# Handy-Deutschland seriös? eu ware nachteile?



## Jens92 (26. März 2013)

*Handy-Deutschland seriös? eu ware nachteile?*

Hey leute,
bin im Inet über folgende Seite gestolptert Handy mit Vertrag, günstige Handys von Nokia, SonyEricsson, Samsung mit Handyvertrag im Handyshop
& habe mir mal folgendes Angebot zusammen geschustert: http://www.handy-deutschland.de/shop/bestellungmitvertrag.html?ID=g6fgkp5ol53gngmh79do2almo2 (hoffe der Link geht)

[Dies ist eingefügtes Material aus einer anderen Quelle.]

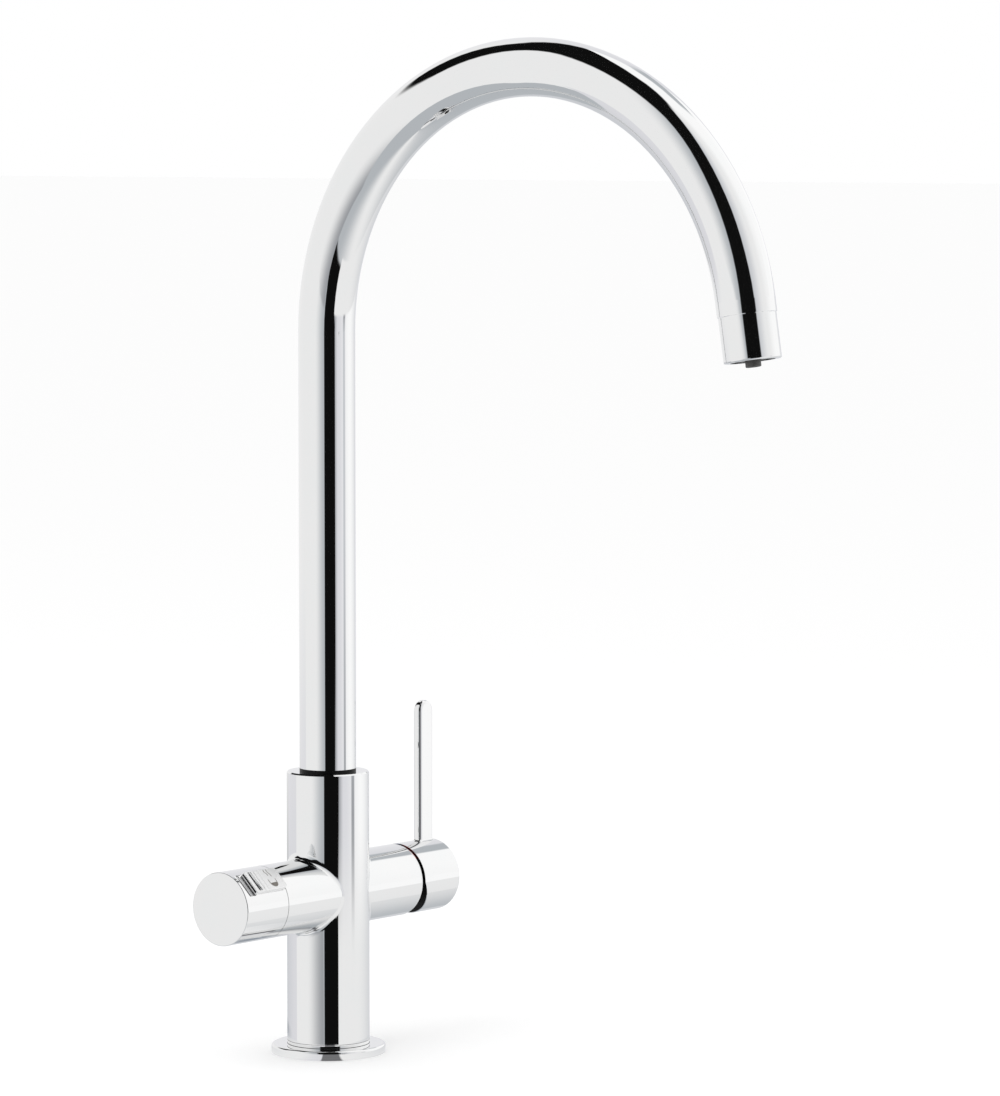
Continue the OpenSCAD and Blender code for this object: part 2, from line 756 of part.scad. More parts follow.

Wie seirös ist das ganze? Schließlich bieten sie mir einen Vertrag, den ich bei t-mobile direkt nicht finden kann. Das iphone ist denke ich EU-Ware, sonst könnten sie es ja nicht so günstig anbieten.
Meine Frage wäre jetzt, wo sind da die Hacken? Was sind die Nachteile von Auslandsprodukten? die Sprache lässt sich ja bestimmt einfach umstellen.

Hat man dann keine Garantie mehr, oder sind vielleicht Firmwareupdates unmöglich?

LG
Jens


----------



## metalstore (26. März 2013)

*AW: Handy-Deutschland seriös? eu ware nachteile?*

also ich hab mein Handy von denen, mein Dad auch, die sind wirklich gut, hatten bisher noch nie Probleme, die sind als sehr freundlich.
Also ich kann es nur empfehlen


----------



## boyka (27. März 2013)

*AW: Handy-Deutschland seriös? eu ware nachteile?*

hatte aber auch schon viel schlechtes gelesen.
aber muss jeder selber wissen.


----------